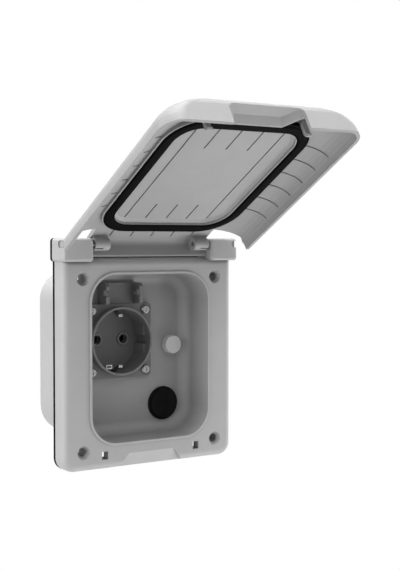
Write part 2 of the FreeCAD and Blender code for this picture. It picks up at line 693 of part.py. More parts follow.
def handle_section(y, front_y, grow):
    """Cosine bulge of the free end at y, closed by a line inside the lid."""
    e = end_inset(y, front_y, LID_END_R + grow)
    steps = 12
    points = []
    for i in range(steps + 1):
        x = HANDLE_HALF_W * (2 * i / steps - 1)
        bulge = HANDLE_BULGE * (0.5 + 0.5 * math.cos(math.pi * x / HANDLE_HALF_W))
        points.append(V(x, y, LID_LOW_Z - grow + e - bulge))
    curve = Part.BSplineCurve()
    curve.interpolate(points)
    inner_z = LID_LOW_Z + LID_END_R + LID_WALL
    a = V(HANDLE_HALF_W, y, inner_z)
    b = V(-HANDLE_HALF_W, y, inner_z)
    return Part.Wire([curve.toShape(), Part.makeLine(points[-1], a), Part.makeLine(a, b), Part.makeLine(b, points[0])])


def handle_form():
    """Outward bulge of the free end, the same height as the lid."""
    return lofted([handle_section(y, LID_FRONT_Y, 0.0) for y in lid_stations(LID_FRONT_Y)], True)


def pocket_outline(share, y, grow):
    """Plan of the pocket at y; share runs from 0 at its roof to 1 where its slopes end."""
    lack = 1 - share
    half = POCKET_HALF_W + grow - POCKET_ROUND * (1 - math.sqrt(1 - lack * lack))
    end_half = POCKET_END_HALF_W + grow / 2 - POCKET_SLOPE / 2 * lack
    end_z = LID_LOW_Z + POCKET_DEPTH + grow - POCKET_SLOPE * lack
    lean = (POCKET_DEPTH - POCKET_SIDE_DEPTH) / (POCKET_HALF_W - POCKET_END_HALF_W)
    side_z = end_z - lean * (half - end_half)
    mouth_z = LID_LOW_Z - HANDLE_BULGE - CUT_OVER
    right = [V(end_half, y, end_z), V(half, y, side_z), V(half, y, mouth_z)]
    left = [V(-p.x, p.y, p.z) for p in reversed(right)]
    return Part.makePolygon(right + left + right[:1])


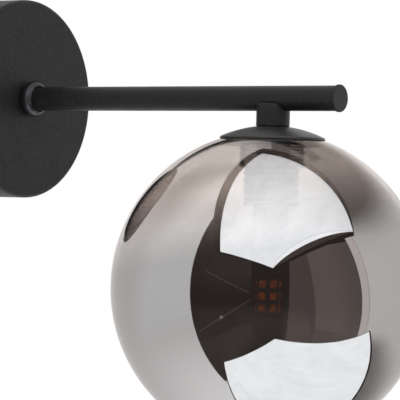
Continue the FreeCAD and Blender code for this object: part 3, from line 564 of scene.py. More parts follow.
def globe_outline(sizes):
    """The globe's outline: ball, lip, threaded neck, root and the ball's inner skin."""
    neck = SLEEVE_RADIUS + sizes.neck_clearance
    outer_neck = neck + sizes.neck_wall
    half = sizes.neck_wall / 2
    inner = GLOBE_RADIUS - sizes.wall
    centre = (0.0, GLOBE_Z)
    lip_x = neck + sizes.lip_radius
    lip_z = GLOBE_Z + math.sqrt(GLOBE_RADIUS ** 2 - lip_x ** 2)
    lip_angle = math.degrees(math.acos(lip_x / GLOBE_RADIUS))
    bore_top = lip_z - sizes.lip_radius
    bore_low = lip_z - sizes.neck_length + half
    root_x = outer_neck + sizes.root_radius
    root_z = GLOBE_Z + math.sqrt((inner - sizes.root_radius) ** 2 - root_x ** 2)
    root_angle = math.degrees(math.atan2(root_z - GLOBE_Z, root_x))
    points = arc(centre, GLOBE_RADIUS, -90, lip_angle, 96)
    points += arc((lip_x, bore_top), sizes.lip_radius, 90, 180, 8)
    points += run((neck, bore_top), (neck, bore_low), 76)
    points += arc((neck + half, bore_low), half, 180, 360, 10)
    points += run((outer_neck, bore_low), (outer_neck, root_z), 60)
    points += arc((root_x, root_z), sizes.root_radius, 180, root_angle, 8)
    return points + arc(centre, inner, root_angle, -90, 72)[1:]


# The smoke climbs a little higher on the side away from the wall
SMOKE_LEAN = Vector((0.162, 0.118, 0.0))

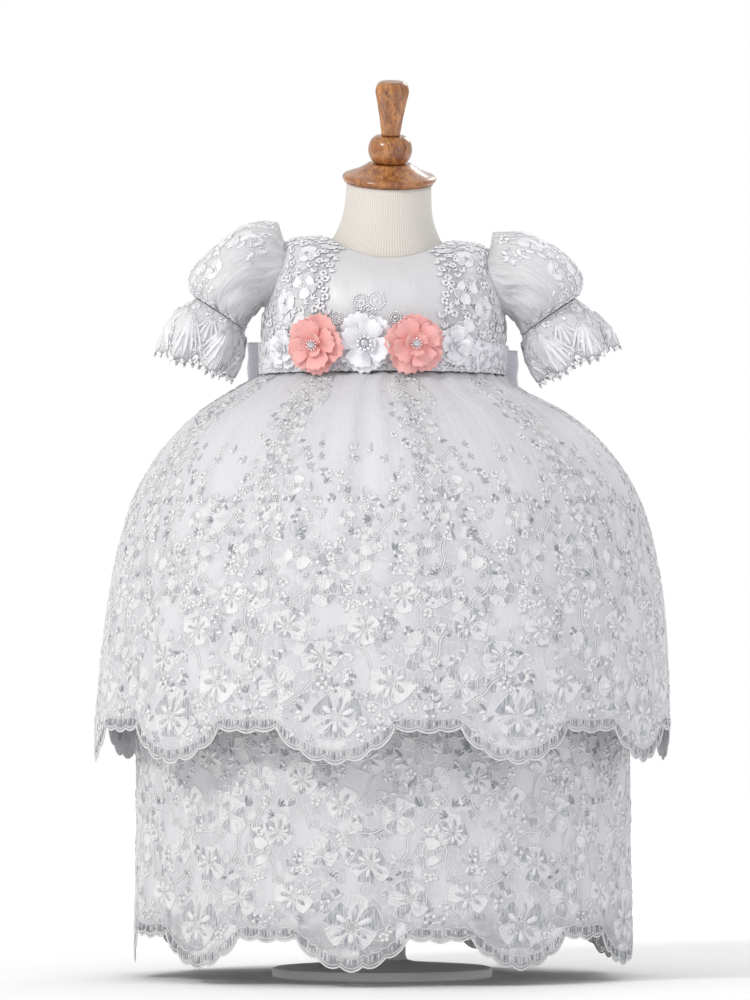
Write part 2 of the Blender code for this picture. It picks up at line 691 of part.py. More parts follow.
def make_sleeve(name, table, side):
    """A puff that leaves the armhole squarely, fills out and is drawn in again at the cuff."""
    turn = np.linspace(0, 2 * math.pi, SLEEVE_SIDES, endpoint=False)
    gather = 0.5 + 0.5 * np.cos(SLEEVE_GATHERS * turn)
    inset = SEAM + 0.0003
    outer = [armhole_ring(side, turn, inset, out) for out in (-CLOTH, SLEEVE_HEAD)]
    inner = [armhole_ring(side, turn, inset + THIN_CLOTH, out) for out in (-CLOTH, SLEEVE_HEAD)]
    for ring in table:
        outer.append(puff_ring(ring, turn, ring.gather * gather))
        inner.append(puff_ring(ring, turn, -THIN_CLOTH))
    wall_solid(name, np.array(outer), np.array(inner), "organza_white", closed=True)


def make_frill(name, table, side):
    """The lace frill below the cuff: it spreads, waves and ends in points."""
    turn = np.linspace(0, 2 * math.pi, FRILL_SIDES, endpoint=False)
    wave = np.cos(FRILL_WAVES * turn)
    outer, inner = [], []
    for k, ring in enumerate(table):
        tip = FRILL_TIP * wave if k == len(table) - 1 else 0 * wave
        reach = unit(np.array([ring.outer_x - ring.inner_x, 0, ring.outer_z - ring.inner_z]))
        away = np.array([side * abs(reach[2]), 0, -abs(reach[0])])
        shift = np.multiply.outer(tip, away)
        outer.append(puff_ring(ring, turn, ring.gather * wave) + shift)
        inner.append(puff_ring(ring, turn, ring.gather * wave - THIN_CLOTH) + shift)
    wall_solid(name, np.array(outer), np.array(inner), "lace_white", closed=True)


def make_sleeves():
    make_sleeve("sleeve_left", LEFT_PUFF, -1)
    make_sleeve("sleeve_right", RIGHT_PUFF, 1)
    make_frill("sleeve_frill_left", LEFT_FRILL, -1)
    make_frill("sleeve_frill_right", RIGHT_FRILL, 1)


def sash_seat(across, height):
    """The point of the sash's outer face at that place, and its outward direction."""
    row = float(np.interp(height, [TORSO[0].front, TORSO[1].front, TORSO[2].front], [0, 1, 2]))
    width = smooth_rows([[ring.half_width] for ring in TORSO], row)[0]
    angle = math.asin(across / width)
    lift = SASH_LIFT + SASH_THICK + SEAM
    spot = torso_moved(np.array(angle), np.array(row), np.array(lift))
    out = torso_normal(np.array(angle), np.array(row))
    return spot, out


def facing_frame(out):
    """Sideways and upward directions in the plane that faces out."""
    side = unit(np.cross(np.array([0, 0, 1.0]), out))
    return side, np.cross(out, side)


def placed(local, spot, out):
    side, up = facing_frame(out)
    return spot + local[..., :1] * side + local[..., 1:2] * up + local[..., 2:] * out


def petal_reach(turn):
    """The outline of the rosette: petals with notches between them."""
    return 1.0 - 0.13 * np.abs(np.cos(turn * PETALS / 2)) ** 6


def flower_rings(flower):
    """Rings of a rosette, from its foot on the sash, out under the petals and back over them."""
    turn = np.linspace(0, 2 * math.pi, PETALS * PETAL_COLUMNS, endpoint=False)
    level = np.zeros(turn.shape)
    reach = flower.radius * petal_reach(turn)
    rise = flower.radius / FULL_FLOWER
    ruffle = rise * 0.0012 * np.cos(PETALS * turn)
    neck = level + min(0.0065, flower.radius * 0.35)
    foot = flower.foot
    rows = (
        (neck, level),
        (neck, level + foot),
        (reach, foot + rise * 0.0020 + ruffle),
        (reach, foot + rise * 0.0034 + ruffle),
        (reach * 0.52, level + foot + rise * 0.0030),
        (reach * 0.46, foot + rise * 0.0062 + ruffle),
        (neck, level + foot + rise * 0.0036),
    )
    return [np.stack([r * np.sin(turn), r * np.cos(turn), h], axis=-1) for r, h in rows]


def stone_rings(flower):
    turn = np.linspace(0, 2 * math.pi, STONE_SIDES, endpoint=False)
    rise = flower.radius / FULL_FLOWER
    seat = flower.foot + rise * 0.0036 + SEAM
    rows = ((0.92, seat), (1.0, seat + rise * 0.0012), (0.6, seat + rise * 0.0032))
    return [
        np.stack(
            [
                share * flower.stone * np.sin(turn),
                share * flower.stone * np.cos(turn),
                np.full(STONE_SIDES, height),
            ],
            axis=-1,
        )
        for share, height in rows
    ]


def make_flowers():
    for flower in FLOWERS:
        spot, out = sash_seat(flower.across, flower.height)
        rings = [placed(ring, spot, out) for ring in flower_rings(flower)]
        stacked_solid(flower.name, rings, flower.colour)
        rings = [placed(ring, spot, out) for ring in stone_rings(flower)]
        stacked_solid(flower.name.replace("flower", "stone"), rings, "rhinestone")


def bow_seat():
    """The back face of the sash, where the knot sits."""
    row = float(np.interp(BOW_HEIGHT, [TORSO[0].back, TORSO[1].back], [0, 1]))
    lift = SASH_LIFT + SASH_THICK + 0.0008
    return torso_moved(np.array(math.pi), np.array(row), np.array(lift))


def ribbon_wall(name, path, half_widths, thick, closed):
    """A ribbon of upright width along a path in plan, thickened square to the path."""
    path = np.asarray(path, float)
    if closed:
        ahead = np.roll(path, -1, axis=0) - np.roll(path, 1, axis=0)
    else:
        ahead = np.gradient(path, axis=0)
    aside = unit(np.stack([ahead[:, 1], -ahead[:, 0], np.zeros(len(path))], axis=-1))
    levels = np.array([-1.0, 0.0, 1.0])
    sheets = []
    for offset in (thick / 2, -thick / 2):
        moved = path + aside * offset
        sheet = np.repeat(moved[None], len(levels), axis=0)
        sheet[:, :, 2] += levels[:, None] * half_widths[None, :]
        sheets.append(sheet)
    wall_solid(name, sheets[0], sheets[1], "ribbon_white", closed)


def make_bow():
    seat = bow_seat()
    turn = np.linspace(0, 2 * math.pi, 12, endpoint=False)
    rings = []
    for level, swell in ((-1.0, 0.72), (-0.55, 1.0), (0.0, 0.94), (0.55, 1.0), (1.0, 0.72)):
        x = seat[0] + KNOT_HALF_WIDTH * swell * np.sin(turn)
        y = seat[1] + KNOT_DEPTH / 2 * (1 - swell * np.cos(turn))
        z = np.full(turn.shape, seat[2] + level * KNOT_HALF_HEIGHT)
        rings.append(np.stack([x, y, z], axis=-1))
    stacked_solid("bow_knot", rings, "ribbon_white")
    for name, side in (("right", 1), ("left", -1)):
        make_bow_loop(name, side, seat)
        make_bow_tail(name, side, seat)


def make_bow_loop(name, side, seat):
    """A loop that leaves the knot, follows the back of the waist outwards and comes back."""
    turn = np.linspace(0, 2 * math.pi, LOOP_POINTS, endpoint=False)
    out = (1 - np.cos(turn)) / 2
    start = KNOT_HALF_WIDTH + SEAM + THIN_CLOTH / 2
    x = seat[0] + side * (start + (LOOP_REACH - start) * out)
    middle = seat[1] + KNOT_DEPTH / 2 + 0.012 * out - (LOOP_SWEEP + 0.012) * out**2
    y = middle + LOOP_OPEN * np.sin(turn) * (0.35 + 0.85 * out)
    path = np.stack([x, y, seat[2] - LOOP_DROOP[name] * out], axis=-1)
    half_widths = LOOP_RIBBON / 2 * (0.45 + 0.55 * np.sin(np.clip(out * 1.3, 0, 1) * math.pi / 2))
    ribbon_wall(f"bow_loop_{name}", path, half_widths, THIN_CLOTH, closed=True)


def upper_tier_back(x, height):
    """How far back the upper tier's ridges reach at that place."""
    heights = [ring.height for ring in UPPER_TIER][::-1]
    wide = np.interp(height, heights, [ring.half_width for ring in UPPER_TIER][::-1])
    deep = np.interp(height, heights, [ring.half_depth for ring in UPPER_TIER][::-1])
    return deep * np.sqrt(1 - (x / wide) ** 2) + max(fold.height for fold in UPPER_FOLDS)


def make_bow_tail(name, side, seat):
    """A tail that falls from the knot and lies down the back of the skirt."""
    height = np.array(TAIL_HEIGHTS)
    drop = (height[0] - height) / (height[0] - height[-1])
    half = 0.0055 + 0.0135 * np.clip(drop * 2.5, 0, 1)
    x = seat[0] + side * (0.0062 + 0.052 * drop**1.1 + half - half[0])
    near, far = [], []
    for level in (-1.0, 0.0, 1.0):
        z = height + level * side * TAIL_SLANT * (drop == 1)
        at = x + level * half
        y = np.maximum(seat[1] + 0.0025, upper_tier_back(at, z) + 0.0025)
        edge = np.stack([at, y, z], axis=-1)
        near.append(edge)
        far.append(edge + np.array([0, THIN_CLOTH, 0]))
    wall_solid(f"bow_tail_{name}", np.array(far), np.array(near), "ribbon_white", closed=False)


def main():
    clear_scene()
    make_stand()
    make_form()
    make_neck_cap()
    make_skirts()
    make_bodice()
    make_sleeves()
    make_sash()
    make_flowers()
    make_bow()


main()
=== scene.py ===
"""Christening gown of white corded lace on a child's dress form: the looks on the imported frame.

Lengths are metres and angles radians, unless a name says otherwise. Lace work is laid out flat in
millimetres, across and up from the hem, and is then carried onto the surface that it is sewn to.
"""

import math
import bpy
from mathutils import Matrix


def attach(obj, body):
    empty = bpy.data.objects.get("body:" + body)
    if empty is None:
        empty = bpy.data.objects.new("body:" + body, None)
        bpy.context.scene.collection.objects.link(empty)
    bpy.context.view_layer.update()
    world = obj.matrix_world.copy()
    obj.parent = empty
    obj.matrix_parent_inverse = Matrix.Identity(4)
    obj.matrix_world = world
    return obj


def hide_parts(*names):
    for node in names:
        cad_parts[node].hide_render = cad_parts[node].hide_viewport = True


bl_info = {
    "name": "Lace christening gown",
    "version": (1, 0, 0),
    "blender": (4, 5, 0),
    "location": "View3D > Sidebar > Gown",
    "description": "Builds a two-tiered lace christening gown on its dress form",
    "category": "Object",
}

from collections import namedtuple

import bpy
import numpy as np
from mathutils import Matrix, Vector

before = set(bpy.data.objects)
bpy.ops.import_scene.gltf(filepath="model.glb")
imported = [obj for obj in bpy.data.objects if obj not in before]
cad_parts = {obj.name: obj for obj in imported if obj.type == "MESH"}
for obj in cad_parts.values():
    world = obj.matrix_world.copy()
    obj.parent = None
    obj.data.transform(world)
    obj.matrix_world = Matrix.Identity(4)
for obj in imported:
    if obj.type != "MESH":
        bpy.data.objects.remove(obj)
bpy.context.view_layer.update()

TURN = 2 * math.pi

# The figure's sizes, as in the solids.
CLOTH = 0.0013
THIN_CLOTH = 0.0011
SEAM = 0.0003
NECK_TILT = math.radians(14.5)
NECK_TOP_HEIGHT = 0.6505
NECK_TOP_Y = -0.006
NECK_TOP_RADIUS = 0.0350
SIDE_LEAN = math.radians(2.0)
WAIST_HEIGHT = 0.4920
LEAN_BLEND = 0.060

TorsoRing = namedtuple("TorsoRing", "half_width half_depth centre_y front side back ease")
TORSO = [TorsoRing(*row) for row in (
    (0.0975, 0.0750, 0.000, 0.4920, 0.4920, 0.4920, 0.0045),
    (0.0990, 0.0770, 0.000, 0.5200, 0.5150, 0.5200, 0.0040),
    (0.0985, 0.0760, 0.000, 0.5460, 0.5370, 0.5480, 0.0036),
    (0.0955, 0.0695, 0.001, 0.5660, 0.5640, 0.5710, 0.0030),
    (0.0900, 0.0590, 0.003, 0.5770, 0.5850, 0.5870, 0.0026),
    (0.0830, 0.0490, 0.004, 0.5820, 0.5985, 0.5970, 0.0026),
    (0.0670, 0.0425, 0.003, 0.5845, 0.6025, 0.6020, 0.0024),
    (0.0490, 0.0380, 0.002, 0.5865, 0.6035, 0.6045, 0.0013),
)]
FORM_BELOW = [(0.070, 0.054, 0.300), (0.082, 0.064, 0.306), (0.0915, 0.071, 0.332)]
FORM_BELOW += [(0.0945, 0.073, 0.390), (0.0925, 0.071, 0.450)]
NECK = [(0.0415, 0.0350, 0.001, 0.6100, 0.0120), (0.0365, 0.0345, -0.002, 0.6265, 0.0105)]
LACE_EDGE = (27.0, 27.0, 29.0, 31.0, 31.0, 33.0, 37.0, 42.0)
ARMHOLE_LOW_ROW = 2.3
ARMHOLE_TOP_ROW = 5.0
ARMHOLE_MIDDLE_ROW = (ARMHOLE_LOW_ROW + ARMHOLE_TOP_ROW) / 2
ARMHOLE_HALF_ROWS = (ARMHOLE_TOP_ROW - ARMHOLE_LOW_ROW) / 2
ARMHOLE_HALF_ANGLE = math.radians(25.0)
HALF_SEAM_ANGLE = 0.0035
SASH_LIFT = 0.0022
SASH_THICK = 0.0011
SASH_LOW_ROW = 0.10
SATIN_THICKNESS = 0.0006
STITCH_LIFT = 0.0002

# Laying the flat lace round: radii and widths in millimetres, steps from ring to ring in metres.
TORSO_RADIUS_MM = 88.0
SLEEVE_RADIUS_MM = 38.0
SLEEVE_RING_STEP = 0.0142
FRILL_RADIUS_MM = 34
FRILL_RING_STEP = 0.0185
SASH_WIDTH_MM = 28.5
COLUMN_PLACE_MM = 62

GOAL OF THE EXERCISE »
Your task is to repeat exactly the lines from the one that contains "near, far = [], []" through the one that contains "bpy.context.scene.collection.objects.link(empty)", with both end lines included.

ANSWER TO THIS PROBLEM »
    near, far = [], []
    for level in (-1.0, 0.0, 1.0):
        z = height + level * side * TAIL_SLANT * (drop == 1)
        at = x + level * half
        y = np.maximum(seat[1] + 0.0025, upper_tier_back(at, z) + 0.0025)
        edge = np.stack([at, y, z], axis=-1)
        near.append(edge)
        far.append(edge + np.array([0, THIN_CLOTH, 0]))
    wall_solid(f"bow_tail_{name}", np.array(far), np.array(near), "ribbon_white", closed=False)


def main():
    clear_scene()
    make_stand()
    make_form()
    make_neck_cap()
    make_skirts()
    make_bodice()
    make_sleeves()
    make_sash()
    make_flowers()
    make_bow()


main()
=== scene.py ===
"""Christening gown of white corded lace on a child's dress form: the looks on the imported frame.

Lengths are metres and angles radians, unless a name says otherwise. Lace work is laid out flat in
millimetres, across and up from the hem, and is then carried onto the surface that it is sewn to.
"""

import math
import bpy
from mathutils import Matrix


def attach(obj, body):
    empty = bpy.data.objects.get("body:" + body)
    if empty is None:
        empty = bpy.data.objects.new("body:" + body, None)
        bpy.context.scene.collection.objects.link(empty)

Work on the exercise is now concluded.